Task objective:
Take the lines from the one bearing "x = post_x(front, under_z, shut_off)" to the one bearing "cad_parts[node].hide_render = cad_parts[node].hide_viewport", inclusive, and reproduce them exactly; include no other line.

Data extract:
◆ ◆ ◆

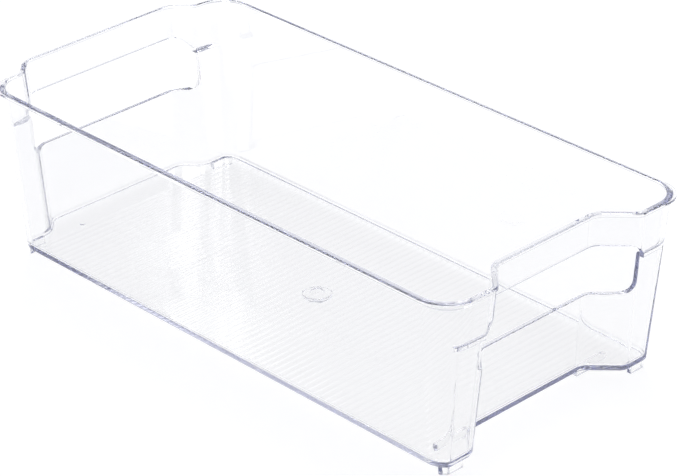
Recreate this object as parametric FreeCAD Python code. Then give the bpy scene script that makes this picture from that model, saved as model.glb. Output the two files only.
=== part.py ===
import FreeCAD, Part
import math
import os

# A clear stack-or-nest storage bin, injection moulded in one shot from one plastic.
# +X runs along the length towards the recessed front end, +Z is up, z = 0 is the surface
# that the feet stand on. The moulding is divided into its named regions, which meet face
# to face: every wall face leans outwards by its draft, so its place depends on the height.

# Driving dimensions, in millimetres and degrees
overall_length = 320.0      # over the rim, from the back bulge to the front posts
overall_width = 155.0       # over the rim
overall_height = 91.0       # feet to rim
foot_height = 3.8
floor_thickness = 2.2
floor_edge_radius = 1.2     # rounding under the floor's outer edge
edge_flats = 3
wall = 2.2
side_draft = 4.9            # lean of the two long walls
end_draft = 4.75            # lean of every wall face of both ends
corner_radius_top = 17.0    # of the walls' outer face at the rim
corner_radius_bottom = 11.5
corner_relief = 3.8         # the set-back walls' corners are this much sharper
bead_overhang = 0.4         # the rim bead stands this far proud of the walls
bead_height = 1.8
lip_radius = 13.0           # outer corner radius of the lips on the rim's corners
lip_height = 1.2
shut_off = 2.2              # the end walls under the hand slots stand this far inboard
ledge_thickness = 3.0
slot_top_drop = 17.4        # these three are measured down from the rim
slot_bottom_drop = 44.3
ledge_drop = 24.9
slot_corner_radius = 6.5
foot_inset = 0.6
foot_wall = 2.4
foot_depth = 4.4            # reach of a corner foot from its end face
foot_reach = 13.0           # and from its long wall
bar_length = 20.0           # the two straight feet beside the front bay
bar_width = 2.8
bar_from_bay = 4.0
bar_inset = 1.8
rib_pitch = 4.0
rib_width = 1.6
rib_height = 0.4
rib_margin = 3.0            # plain border between the ribs and the walls
gate_diameter = 14.0
gate_height = 0.6
slot_top_radius = 1.6
side_wall_margin = 3.0      # the long walls end this far before the corners' arcs
slack = 1.0                 # how far a cutting solid reaches past what it cuts

# Each end, at the rim's outer edge: how far its middle bay stands in (+) or out (-), the
# plan width of a corner post, the width taken by a flank, how far the slot runs past the
# flank, the two ends of the step under the handle band measured from the slot's end, and
# the flank's roundings.
front = {"side": 1, "inward": 14.8, "post": 31.2, "flank": 14.2, "slot_reach": 4.8,
         "step_in": 5.4, "step_out": 2.9, "post_round": 7.0, "bay_round": 7.0}
back = {"side": -1, "inward": -13.8, "post": 21.2, "flank": 9.5, "slot_reach": -2.8,
        "step_in": 3.5, "step_out": 3.5, "post_round": 7.0, "bay_round": 10.0}

rim_z = overall_height
bead_z = rim_z - bead_height
lip_z = bead_z + lip_height
under_z = foot_height
floor_z = under_z + floor_thickness
slot_top_z = rim_z - slot_top_drop
slot_bottom_z = rim_z - slot_bottom_drop
ledge_z = rim_z - ledge_drop
side_lean = math.tan(math.radians(side_draft))
end_lean = math.tan(math.radians(end_draft))
half_width = overall_width / 2
front_rim_x = overall_length / 2
back_rim_x = -overall_length / 2 - back["inward"]   # the back posts: the bulge reaches past them
far = overall_length                                # larger than anything it has to cut


def side_y(z):
    """Outer face of a long wall at height z."""
    return half_width - bead_overhang - (rim_z - z) * side_lean


def rim_x(end):
    """Outer edge of the rim over an end's corner posts."""
    return front_rim_x if end["side"] > 0 else back_rim_x


def post_x(end, z, setback):
    """Outer face of an end's corner posts at height z."""
    return rim_x(end) - end["side"] * (bead_overhang + (rim_z - z) * end_lean + setback)


def post_y(end):
    return half_width - end["post"]


def bay_y(end):
    return post_y(end) - end["flank"]


def slot_end_y(end):
    return post_y(end) + end["slot_reach"]


def corner_radius(z):
    share = (z - under_z) / (rim_z - under_z)
    return corner_radius_bottom + share * (corner_radius_top - corner_radius_bottom)


def end_corners(end):
    """Sharp corners of one end of the rim's outer edge from its -Y side to its +Y side.

    Each is (x, y, radius), and the radius of a main corner, which depends on the height, is None.
    """
    bay_x = rim_x(end) - end["side"] * end["inward"]
    near = [(rim_x(end), -half_width, None), (rim_x(end), -post_y(end), end["post_round"]),
            (bay_x, -bay_y(end), end["bay_round"])]
    return near + [(x, -y, r) for x, y, r in reversed(near)]


def plan_corners(z, inset=0.0, setback=0.0):
    """The walls' plan at height z, anticlockwise, with every edge moved in by its draft and the inset."""
    outline = end_corners(front) + end_corners(back)[::-1]
    main_radius = corner_radius(z) - (corner_relief if setback else 0.0)
    side_offset = bead_overhang + (rim_z - z) * side_lean + inset
    end_offset = bead_overhang + (rim_z - z) * end_lean + setback + inset
    edges = []
    for (ax, ay, _), (bx, by, _) in zip(outline, outline[1:] + outline[:1]):
        length = math.hypot(bx - ax, by - ay)
        dx, dy = (bx - ax) / length, (by - ay) / length
        offset = side_offset if ay == by else end_offset
        edges.append((ax - dy * offset, ay + dx * offset, dx, dy))
    moved = []
    for i, (_, _, radius) in enumerate(outline):
        px, py, pdx, pdy = edges[i - 1]
        qx, qy, qdx, qdy = edges[i]
        turn = pdx * qdy - pdy * qdx
        along = ((qx - px) * qdy - (qy - py) * qdx) / turn
        kept_radius = (main_radius if radius is None else radius) - math.copysign(inset, turn)
        moved.append((px + pdx * along, py + pdy * along, kept_radius))
    return moved


def rounded_wire(corners, z):
    """Closed wire of straight runs and tangent arcs through sharp corners."""
    count = len(corners)
    arcs = []
    for i in range(count):
        x, y, radius = corners[i]
        here = FreeCAD.Vector(x, y, z)
        before = FreeCAD.Vector(corners[i - 1][0], corners[i - 1][1], z)
        after = FreeCAD.Vector(corners[(i + 1) % count][0], corners[(i + 1) % count][1], z)
        back_dir = (before - here).normalize()
        on_dir = (after - here).normalize()
        half = back_dir.getAngle(on_dir) / 2
        reach = radius / math.tan(half)
        bisector = (back_dir + on_dir).normalize()
        middle = here + bisector * (radius / math.sin(half) - radius)
        arcs.append((here + back_dir * reach, middle, here + on_dir * reach))
    edges = []
    for i in range(count):
        start, middle, stop = arcs[i]
        edges.append(Part.Arc(start, middle, stop).toShape())
        edges.append(Part.LineSegment(stop, arcs[(i + 1) % count][0]).toShape())
    return Part.Wire(edges)


def stack(levels, setback=0.0):
    """Solid through (height, inset) levels of the walls' plan.

    A set-back one stays inside the plain one, so only the end half of each corner steps in.
    """
    wires = [rounded_wire(plan_corners(z, inset, setback), z) for z, inset in levels]
    solid = Part.makeLoft(wires, True, True)
    return solid.common(stack(levels)) if setback else solid


def block(z0, z1, inset=0.0, setback=0.0):
    """Solid between two heights inside the walls' outer face, less an inset."""
    return stack([(z0, inset), (z1, inset)], setback)


def skin(z0, z1, setback=0.0):
    """The walls all round between two heights."""
    return block(z0, z1, 0.0, setback).cut(block(z0 - slack, z1 + slack, wall, setback))


def box(x0, x1, y0, y1, z0=-slack, z1=overall_height + slack):
    corner = FreeCAD.Vector(min(x0, x1), min(y0, y1), z0)
    return Part.makeBox(abs(x1 - x0), abs(y1 - y0), z1 - z0, corner)


def across(end, outline):
    """Prism along X over one end from an outline of (y, z) points or (y, z, radius) corners."""
    start = FreeCAD.Vector(end["side"] * overall_length / 4, 0, 0)
    if len(outline[0]) == 3:
        flat = rounded_wire(outline, 0.0)
        turn = FreeCAD.Placement(start, FreeCAD.Rotation(FreeCAD.Vector(1, 1, 1), 120))
        flat.Placement = turn
        face = Part.Face(flat)
    else:
        points = [FreeCAD.Vector(start.x, y, z) for y, z in outline]
        face = Part.Face(Part.makePolygon(points + points[:1]))
    return face.extrude(FreeCAD.Vector(end["side"] * far, 0, 0))


def below_band(end):
    """Everything under the upper walls of one end: the slot's top, the step and the ledge."""
    y_in = slot_end_y(end) - end["step_in"]
    y_out = slot_end_y(end) + end["step_out"]
    right = [(y_in, slot_top_z), (y_out, ledge_z), (far, ledge_z)]
    left = [(-y, z) for y, z in reversed(right)]
    return across(end, [(-far, -far)] + left + right + [(far, -far)])


def slot_hole(end):
    """Clear space of a hand slot: rounded below, open upwards to the band."""
    y = slot_end_y(end)
    r = slot_corner_radius
    return across(end, [(-y, slot_bottom_z, r), (y, slot_bottom_z, r),
                        (y, slot_top_z, slot_top_radius), (-y, slot_top_z, slot_top_radius)])


def corner_cut_x(end):
    """Where the long walls stop and a corner post begins, clear of the corner's arc."""
    arc_start = min(abs(post_x(end, z, shut_off)) - corner_radius(z) for z in (under_z, rim_z))
    return end["side"] * (arc_start - side_wall_margin)


def keep(shape, region):
    return shape.common(region)


def long_region(side):
    """Everything along one long wall, between the corner posts."""
    y = side_y(floor_z) - wall - slack
    return box(corner_cut_x(back), corner_cut_x(front), side * y, side * far)


def middle_region(end):
    """Everything between the two posts of one end."""
    y = slot_end_y(end)
    return box(end["side"] * overall_length / 4, end["side"] * far, -y, y)


def post_region(end, side):
    return box(corner_cut_x(end), end["side"] * far, side * slot_end_y(end), side * far)


parts = {}
ends = (("front", front), ("back", back))
sides = (("right", -1), ("left", 1))

# Floor, whose lower edge is rounded in a few flats
floor = block(under_z + floor_edge_radius, floor_z, 0.0, shut_off)
angles = [math.radians(90 * i / edge_flats) for i in range(edge_flats + 1)]
levels = [(under_z + floor_edge_radius * (1 - math.cos(angle)), floor_edge_radius * (1 - math.sin(angle)))
          for angle in angles]
for low, high in zip(levels, levels[1:]):
    floor = floor.fuse([stack([low, high], shut_off)])
parts["floor_panel"] = floor.removeSplitter()

# Fine ribs across the floor, clipped to a plain border
rib_field = block(floor_z, floor_z + rib_height, wall + rib_margin, shut_off)
rib_start = post_x(back, floor_z, shut_off) + wall + rib_margin
rib_stop = post_x(front, floor_z, shut_off) - wall - rib_margin
rib_count = int((rib_stop - rib_start) / rib_pitch)
ribs = []
for i in range(rib_count):
    x = rib_start + (i + 0.5) * rib_pitch
    ribs += keep(rib_field, box(x - rib_width / 2, x + rib_width / 2, -far, far)).Solids
parts["floor_ribs"] = Part.makeCompound(ribs)

# Moulding gate mark under the middle of the floor
parts["gate_pad"] = Part.makeCylinder(gate_diameter / 2, gate_height,
                                      FreeCAD.Vector(0, 0, under_z - gate_height))

upper = skin(slot_bottom_z, bead_z)
lower = skin(floor_z, ledge_z + ledge_thickness, shut_off)
full = skin(floor_z, bead_z)
ledge_ring = block(ledge_z - slack, ledge_z + ledge_thickness).cut(
    block(ledge_z - 2 * slack, ledge_z + ledge_thickness + slack, wall, shut_off))

# Long walls
for side_name, side in sides:
    parts[side_name + "_side_wall"] = keep(full, long_region(side))

# The two ends: handle band over the slot, bay wall under it, a post at each corner
for end_name, end in ends:
    band = upper.cut(below_band(end))
    parts[end_name + "_handle_band"] = keep(band, middle_region(end))
    low_wall = keep(lower, box(-far, far, -far, far, floor_z, slot_top_z)).cut(slot_hole(end))
    parts[end_name + "_bay_wall"] = keep(low_wall, middle_region(end))
    posts = upper.fuse([ledge_ring]).cut(below_band(end)).fuse([lower]).removeSplitter()
    for side_name, side in sides:
        parts[end_name + "_" + side_name + "_corner"] = keep(posts, post_region(end, side))


# Rim bead over the walls, with a thin lip outside each corner
def rim_plug(inset, z0, z1, radius=None):
    """Straight solid inside the rim's outline; a radius given replaces that of the main corners."""
    corners = plan_corners(rim_z, inset)
    if radius is not None:
        main_y = half_width - corner_radius_bottom
        corners = [(x, y, radius if abs(y) > main_y else r) for x, y, r in corners]
    return Part.makeLoft([rounded_wire(corners, z0), rounded_wire(corners, z1)], True, True)


def rim_ring(z0, z1, radius=None):
    opening = rim_plug(wall, z0 - slack, z1 + slack)
    return rim_plug(-bead_overhang, z0, z1, radius).cut(opening)


bead = rim_ring(bead_z, rim_z)
lip = rim_ring(bead_z, lip_z, lip_radius)
for side_name, side in sides:
    parts[side_name + "_rim"] = keep(bead, long_region(side))
for end_name, end in ends:
    parts[end_name + "_rim"] = keep(bead, middle_region(end))
    for side_name, side in sides:
        corner = keep(bead.fuse([lip]), post_region(end, side)).removeSplitter()
        parts[end_name + "_" + side_name + "_rim_corner"] = corner

# Feet: an arc under the end half of each corner, and two short bars beside the front bay
foot_ring = block(0.0, under_z, foot_inset, shut_off).cut(
    block(-slack, under_z + slack, foot_inset + foot_wall, shut_off))
feet = []
y = side_y(under_z) - foot_reach
for _, end in ends:
    x = post_x(end, under_z, shut_off) - end["side"] * foot_depth
    for _, side in sides:
        feet += keep(foot_ring, box(x, end["side"] * far, side * y, side * far)).Solids
parts["corner_feet"] = Part.makeCompound(feet)

x = post_x(front, under_z, shut_off) - front["inward"]
bars = []
for _, side in sides:
    y = side * (bay_y(front) + bar_from_bay)
    bars.append(box(x - bar_inset - bar_width, x - bar_inset, y, y + side * bar_length, 0.0, under_z))
parts["front_feet"] = Part.makeCompound(bars)

for name, shape in parts.items():
    print(name, len(shape.Solids), "valid" if shape.isValid() else "INVALID",
          "volume %.1f" % shape.Volume)
os.makedirs("parts", exist_ok=True)
for name, shape in parts.items():
    shape.exportStep("parts/" + name + ".step")
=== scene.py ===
import math

import bmesh
import bpy
from bpy.props import FloatProperty, FloatVectorProperty, PointerProperty
from mathutils import Matrix, Vector


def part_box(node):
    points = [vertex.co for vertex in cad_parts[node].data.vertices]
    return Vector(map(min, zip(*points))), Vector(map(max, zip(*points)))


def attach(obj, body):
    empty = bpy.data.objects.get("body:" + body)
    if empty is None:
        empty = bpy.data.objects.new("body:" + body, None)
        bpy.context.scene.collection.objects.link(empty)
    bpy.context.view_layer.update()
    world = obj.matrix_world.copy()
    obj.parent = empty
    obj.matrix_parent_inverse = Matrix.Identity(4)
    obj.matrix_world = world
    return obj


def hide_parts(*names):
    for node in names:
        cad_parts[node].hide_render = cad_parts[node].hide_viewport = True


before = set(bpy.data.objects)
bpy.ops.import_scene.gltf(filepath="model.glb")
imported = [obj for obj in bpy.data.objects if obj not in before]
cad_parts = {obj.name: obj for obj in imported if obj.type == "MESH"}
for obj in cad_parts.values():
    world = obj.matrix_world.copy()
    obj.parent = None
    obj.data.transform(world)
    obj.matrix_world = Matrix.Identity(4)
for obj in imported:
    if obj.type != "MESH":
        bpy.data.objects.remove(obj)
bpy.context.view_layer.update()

bl_info = {
    "name": "Fridge Bin",
    "version": (1, 0, 0),
    "blender": (4, 5, 0),
    "location": "View3D > Sidebar > Fridge Bin",
    "description": "Models a clear moulded storage bin around its packed frame, with its stage",
    "category": "Add Mesh",
}

MM = 0.001
TOUCH = 0.01 * MM          # two places closer than this are the same place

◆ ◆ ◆

Output below:
x = post_x(front, under_z, shut_off) - front["inward"]
bars = []
for _, side in sides:
    y = side * (bay_y(front) + bar_from_bay)
    bars.append(box(x - bar_inset - bar_width, x - bar_inset, y, y + side * bar_length, 0.0, under_z))
parts["front_feet"] = Part.makeCompound(bars)

for name, shape in parts.items():
    print(name, len(shape.Solids), "valid" if shape.isValid() else "INVALID",
          "volume %.1f" % shape.Volume)
os.makedirs("parts", exist_ok=True)
for name, shape in parts.items():
    shape.exportStep("parts/" + name + ".step")
=== scene.py ===
import math

import bmesh
import bpy
from bpy.props import FloatProperty, FloatVectorProperty, PointerProperty
from mathutils import Matrix, Vector


def part_box(node):
    points = [vertex.co for vertex in cad_parts[node].data.vertices]
    return Vector(map(min, zip(*points))), Vector(map(max, zip(*points)))


def attach(obj, body):
    empty = bpy.data.objects.get("body:" + body)
    if empty is None:
        empty = bpy.data.objects.new("body:" + body, None)
        bpy.context.scene.collection.objects.link(empty)
    bpy.context.view_layer.update()
    world = obj.matrix_world.copy()
    obj.parent = empty
    obj.matrix_parent_inverse = Matrix.Identity(4)
    obj.matrix_world = world
    return obj


def hide_parts(*names):
    for node in names:
        cad_parts[node].hide_render = cad_parts[node].hide_viewport = True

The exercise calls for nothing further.